After four posts and a lot of purple prose about Uzbekistan, I feel the need to wax poetic about Kazakhstan, where I actually live.
I returned from Uzbekistan just in time to join a consulate field trip to Charyn Canyon, Kazakhstan’s answer to the Grand Canyon.
Disclosure: I’ve never been to the American wonder so I can’t really compare. But Charyn looks similar to what I’ve seen in pictures—think striations of rock in autumnal colors—although much smaller. Smaller as in Thelma and Louise could have made that jump.
The full canyon is about 50 miles long, but on a day trip from Almaty, most stick to the stretch known as the Valley of Castles. Here, a two kilometer hike takes you from a parking area down to the Sharon river, passing by sandstone rock formations that look very much like the ruined mudbrick kasbahs I know from Morocco. In addition to the castle formations, there were a couple of rocks that looked like they were maybe one millimeter away from breaking free and allowing us all to play Indiana Jones.
The drive there is several hours, out into the steppe. While it’s not the flat as a pancake steppe of northern Kazakhstan, it flattens out enough that finding such a dramatic landscape in the middle of it is surprising.

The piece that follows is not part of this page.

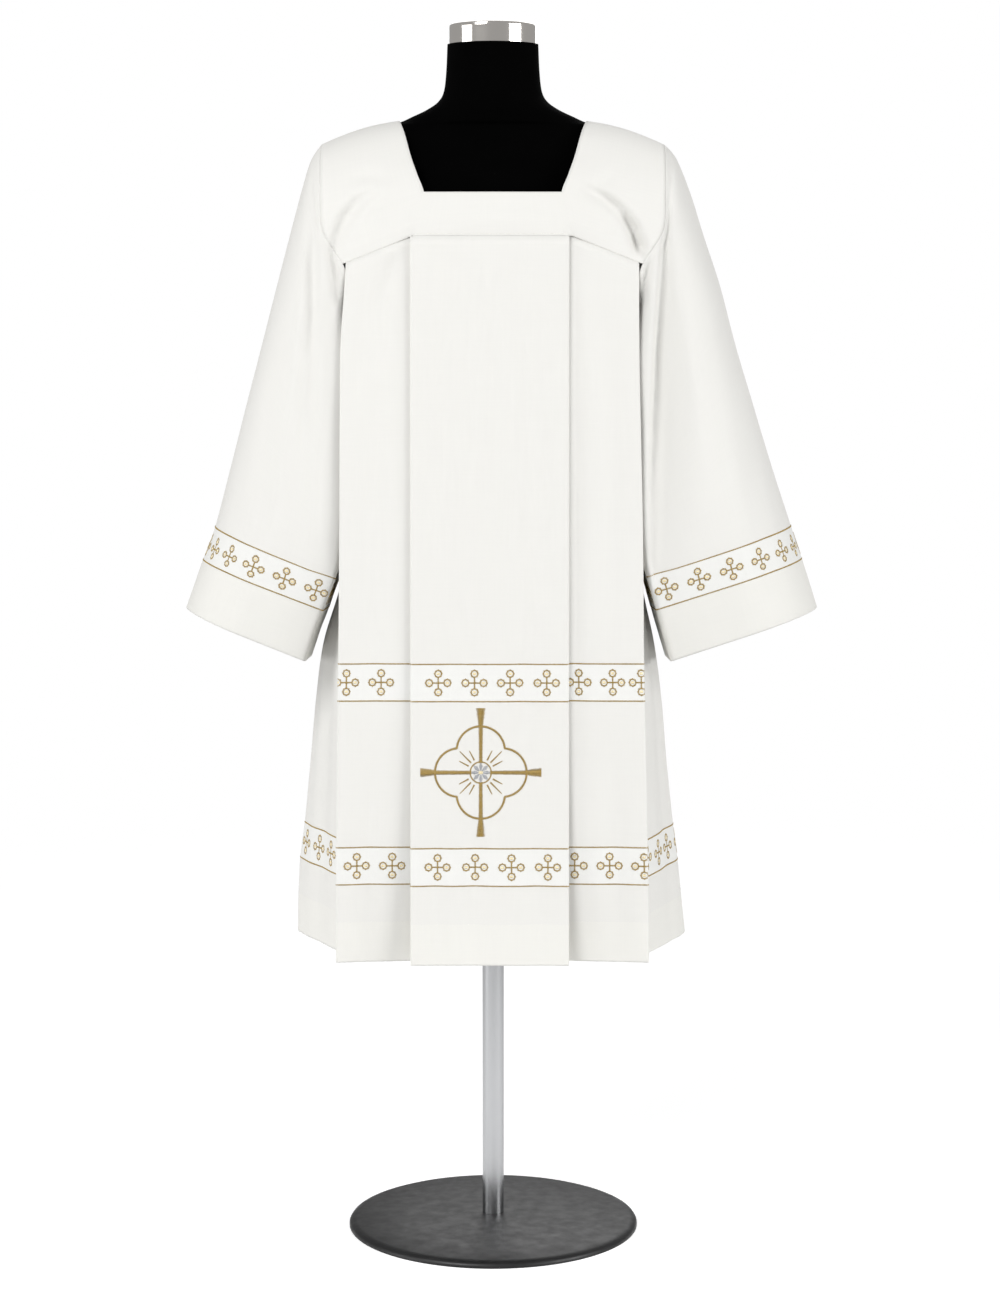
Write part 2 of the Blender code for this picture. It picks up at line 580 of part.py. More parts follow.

Touted as one of Kazakhstan’s greatest natural wonders, this is a popular destination for locals and tourists alike so you shouldn’t expect perfect tranquility. But it was very clean, which is good because my Russian tutor told me the last time she went (two years ago) it was full of litter. Maybe they’ve invested some more resources in upkeep. And maybe next they could invest in better translation services? What if this signage, in Kazakh, Russian, and “English” is a future civilization’s Rosetta Stone?
For those who want to linger, the trail ends near a restaurant and several lodging options, including cabins and yurts.
My lagging energy level told me the hike back was harder than I expected and my health app said I climbed over 70 floors! For those who don’t care about getting their steps in, golf cart style transport was running between the river and the staircase up to the parking area.
My next Kazakhstan excursion was over last week’s long weekend when a colleague from Astana/Nur-Sultan invited me to join her on a trip to Shymkent, Kazakhstan’s third largest city (after Almaty and Astana) and the most “Kazakh,” as opposed to “Russian,” of the three. How appropriate for the holiday I prefer to call Indigenous People’s Day.
I can usually recognize the difference between written Kazakh and Russian and I quickly saw that Kazakh is given pride of place in signage in Shymkent. My colleague, who had extensive Russian-language training, noticed it in the predominance of the spoken language. If she spoke in Russian they would often answer with their own Russian that lapsed into a kind of Russian-Kazakh patois.
Shymkent isn’t exactly full of sights. It’s an old city, a big enough stop on the old silk road for Genghis Khan to bother razing it to the ground, but the visible history doesn’t stretch much earlier than initial Russian dominance. We met up with a Fulbright English Teaching Assistant who lives and works there and he had nothing but praise for the friendliness of locals. That was our experience too. I can see that if you live there, you could keep busy—lovely parks and good restaurants and a serviceable locally brewed pilsner. Close to the border with Uzbekistan, it has a sizable Uzbek population and you’ll find tashkentsky (Tashkent Style) plov on many menus. My colleague, living in mostly treeless Nur-Sultan, especially enjoyed the parks and tree-lined boulevards.
Most tourists, if they stop, stop briefly en route between Almaty and Turkistan. That’s probably the way to go. We flew in early in the morning on day one and flew out the evening of the next day and were kind of scraping the bottom of the barrel of things to do by the last few hours. The one museum I wanted to stop in (Museum of Victims of Political Repression) was closed on the weekends. But among markets, restaurants, and parks we kept ourselves mostly busy.
Here we get to the problem and the joy of foreign service. If I was advising a regular tourist I’d say get a car or a car+driver and go Almaty to Shymkent and then onto Turkistan over maybe a course of four or five days. Stop at Taraz, one of Kazakhstan’s oldest cities, Sayram, birthplace of the holy man buried in Turkistan, and at the ruins of Sauran, former Mongol capital city near Turkistan.
Problematically, I am not on vacation all the time. My travel is within the confines of weekends. So I took one weekend to go to to Turkistan and another to go to Shymkent but have missed those surrounding areas. Yet if I was not in the Foreign Service I likely wouldn’t get to Turkistan and Shymkent at all. So it’s glass half full or half empty depending on how you want to see it I guess.
I’m just days shy of my one year mark here in Kazakhstan and, if the current plan holds, have eleven months left. Time is ticking! If this winter is anything like last, hibernation season is about to set in and I won’t be doing much in the way of regional exploration until spring. Nice to see a few more bits of Kazakhstan before I stop wanting to leave the house at all.